When we stepped back outside onto the platform beneath the Big Buddha, the fog had cleared, revealing moody views all around! Lantau Peak rose up, touching the clouds beside the Big Buddha.

Po Lin Monastery down the 268 steps / Lantau Peak behind Buddhist statue

We ran down to the platform below to finally catch a clear glimpse of the Tian Tan Buddha in all his glory.

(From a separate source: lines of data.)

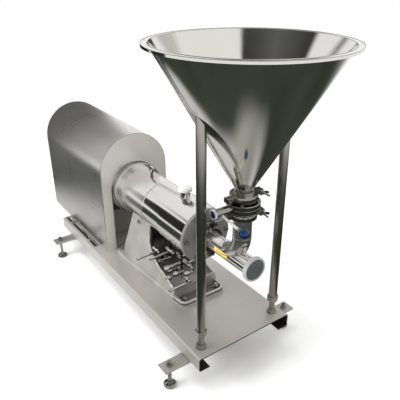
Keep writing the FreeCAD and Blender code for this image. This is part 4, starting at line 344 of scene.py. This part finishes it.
def label_film():
    """Yellow film, faded and worn in places."""
    s = new_material("label_film")
    wear_and_sheen = s.noise(160, 4)
    fade = s.noise(55, 2)
    sun = s.blend(fade.over(0.3, 0.7), colour(226, 199, 92), colour(205, 171, 74))
    tint = s.blend(wear_and_sheen.over(0.56, 0.7), sun, colour(196, 150, 84))
    return s.finish(s.surface(Base_Color=tint, Roughness=0.32 + wear_and_sheen * 0.2,
                              Normal=s.bump(wear_and_sheen, 0.00004)))


# Steels: name, tone, roughness, grain, what grain and smudges add to the roughness, depth of
# the grain in metres, and metallic
STEELS = {
    "mirror_x": ("mirror_turned_x", MIRROR, 0.08, ALONG_X, 0.05, 0.05, 0.000004, 1),
    "mirror_turned": ("mirror_turned_ring", MIRROR, 0.08, (700, 14, 14), 0.05, 0.05, 0.000004, 1),
    "mirror_ring": ("mirror_ring_z", MIRROR, 0.08, (14, 14, 700), 0.05, 0.05, 0.000004, 1),
    "turned": ("turned_steel", (186, 183, 178), 0.26, ROUND_AXIS, 0.16, 0.08, 0.00003, 1),
    "barrel": ("barrel_steel", (222, 221, 218), 0.16, ROUND_AXIS, 0.1, 0.08, 0.000008, 0.93),
    "cover": ("cover_steel", (150, 149, 147), 0.46, ROUND_AXIS, 0.16, 0.1, 0.00003, 0.6),
    "post": ("post_steel", (176, 173, 166), 0.16, UP_DOWN, 0.08, 0.06, 0.00002, 1),
    "clamp": ("clamp_steel", (150, 148, 143), 0.1, (90, 90, 90), 0.06, 0.06, 0.000008, 1),
    "satin_x": ("satin_sheet_x", (218, 216, 213), 0.27, ALONG_X, 0.03, 0.03, 0.000001, 0.97),
    "satin_cross": ("satin_sheet_cross", (176, 173, 169), 0.36, ALONG_Y, 0.1, 0.08, 0.00004,
                    0.7),
    "plate": ("hood_plate", (226, 221, 217), 0.36, UP_DOWN, 0.1, 0.06, 0.00003, 0.5),
    "tube": ("tube_steel", (216, 214, 209), 0.13, (60, 60, 60), 0.03, 0.03, 0.0000005, 0.96),
    "rod": ("rod_steel", (234, 231, 224), 0.26, (90, 90, 90), 0.08, 0.06, 0.00001, 0.6),
    "bolt": ("bolt_steel", (176, 174, 169), 0.26, (300, 300, 300), 0.12, 0.1, 0.00003, 1),
    # The slots' ribs: dark as painted shade
    "grille": ("grille_steel", (74, 68, 60), 0.45, (200, 200, 200), 0.1, 0.1, 0.00004, 0.7),
    # The webs' raised edges: a paler copy of the casting, as a painted highlight
    "ridge": ("ridge_steel", (222, 219, 214), 0.3, (160, 160, 160), 0.1, 0.08, 0.0002, 0.6),
    "bead": ("weld_bead", (196, 194, 189), 0.22, (160, 160, 160), 0.14, 0.08, 0.0002, 1),
}

# Paints and plastics: name, tone and roughness
PAINTS = {
    "core": ("core_iron", (96, 92, 88), 0.5),
    "motor": ("motor_paint", (74, 76, 78), 0.42),
}
PLASTICS = {
    "black": ("black_plastic", (30, 30, 30), 0.5),
    "pale": ("pale_plastic", (184, 185, 186), 0.4),
    "white": ("white_plastic", (214, 214, 212), 0.38),
    "grey": ("grey_plastic", (80, 81, 83), 0.42),
    "carbon": ("carbon_ring", (40, 40, 42), 0.25),
    "gasket": ("gasket_rubber", (222, 221, 216), 0.6),
    "spider": ("spider_rubber", (150, 42, 30), 0.55),
}


def make_finishes():
    made = {"base_sheet": folded_steel(), "fitting": fitting_steel(), "cast": cast_steel(),
            "blue": knob_plastic(), "label": label_film()}
    for maker, table in ((steel, STEELS), (painted, PAINTS), (plastic, PLASTICS)):
        made.update({key: maker(*values) for key, values in table.items()})
    return made


# The nodes of each finish; the others are plain bolts
NODE_FINISH = {
    "mirror_ring": ("hopper", "valve_disc", "valve_seat"),
    "mirror_turned": ("pump_casing", "seal_housing", "rotor", "stator"),
    "barrel": ("bearing_housing",),
    "turned": ("motor_end_shields", "pump_shaft", "bearing_inner_rings", "bearing_outer_rings"),
    "cover": ("casing_cover",),
    "tube": ("inlet_elbow",),
    "mirror_x": ("liquid_inlet_pipe",),
    "post": ("hopper_posts", "post_studs"),
    "clamp": ("levelling_foot_front_near", "levelling_foot_front_far",
              "levelling_foot_rear_near", "levelling_foot_rear_far",
              "valve_lever", "valve_body", "clamp_halves", "wing_nut_upper", "wing_nut_lower",
              "wing_nut_pump"),
    "satin_x": ("hood_shell",),
    "satin_cross": ("foot_bars", "motor_stool"),
    "plate": ("hood_end_plates",),
    "fitting": ("flush_valves", "flush_pipes", "seal_out_handle", "seal_in_handle",
                "drain_handle", "lifting_eye"),
    "base_sheet": ("base_frame",),
    "cast": ("pedestal",),
    "core": ("motor_stator", "motor_rotor", "coupling_hubs"),
    "motor": ("motor_frame", "fan_cowl"),
    "black": ("motor_fan",),
    "white": ("discharge_cap",),
    "pale": ("inlet_cap",),
    "blue": ("lever_knob",),
    "carbon": ("seal_seat",),
    "gasket": ("gaskets",),
    "spider": ("coupling_spider",),
}

# Widths of the softened edges
BEVELS = {
    0.0012: ("pedestal", "casing_cover", "foot_bars", "post_studs", "clamp_halves"),
    0.0006: ("cover_nuts", "base_bolts", "foot_bar_fasteners", "valve_bolts", "clamp_bolts",
             "inlet_cap", "discharge_cap", "hood_end_plates", "hood_screws", "flush_valves",
             "wing_nut_upper", "wing_nut_lower", "wing_nut_pump", "lifting_eye",
             "motor_end_shields"),
}
WELD_GAP = 0.00001
EDGE_ANGLE = 40


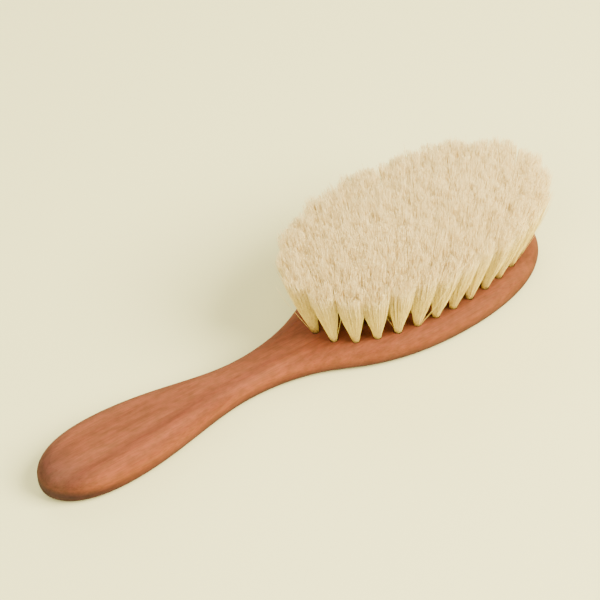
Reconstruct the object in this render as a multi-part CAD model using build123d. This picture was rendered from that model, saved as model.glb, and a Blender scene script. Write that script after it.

Tian Tan Buddha – completed in 1993

Tai O Fishing Village

A 30 minute bus ride from the Po Lin Monastery brought us to the West coast of Lantau Island, to a traditional fishing village – Tai O. This is an island in itself, and once you get off the bus, you walk up to the inlet, which is full of tourist boats that, for a fee, will take you out to spot the native pink dolphins. Walking over the pedestrian bridge onto the island and into the narrow streets is like going back in time to some ancient village. Shops line these streets; seafood stores, fishing stores, whole food stores, local fast food stores, everything sea related. Dried Puffer fish and sharks hang from the windows, while mini aquariums display the catch of the day. Grills and deep fryers are constantly on the go outside shop fronts, ready for you to taste some fresh, local seafood.

Streets of Tai O

We came to the edge of the village, where the streets meet the sea, and the old residencies stretch out over the water on wood & bamboo stilts. Nicknamed the Venice of Hong Kong, a pier maze of wooden walkways lead across the water, old houses, fisheries and restaurants clinging to the edges, all weathered by the sea. Instead of driveways or garages, the houses have their little boats suspended from winches outside, ready to be lowered into the water whenever they need to leave. Many of these buildings were in ruins due the adverse weather conditions of this extreme location. A year prior to our visit, Super Typhoon Hato (August 2017) had destroyed much of Tai O’s stilt village, and sadly, modern lifestyle meant that it was more cost efficient and practical to simply move away, rather than try to rebuild in such a temperamental place. Still, that which remains represents the traditional nature of Tai O fishing village, and maintains its weathered charm.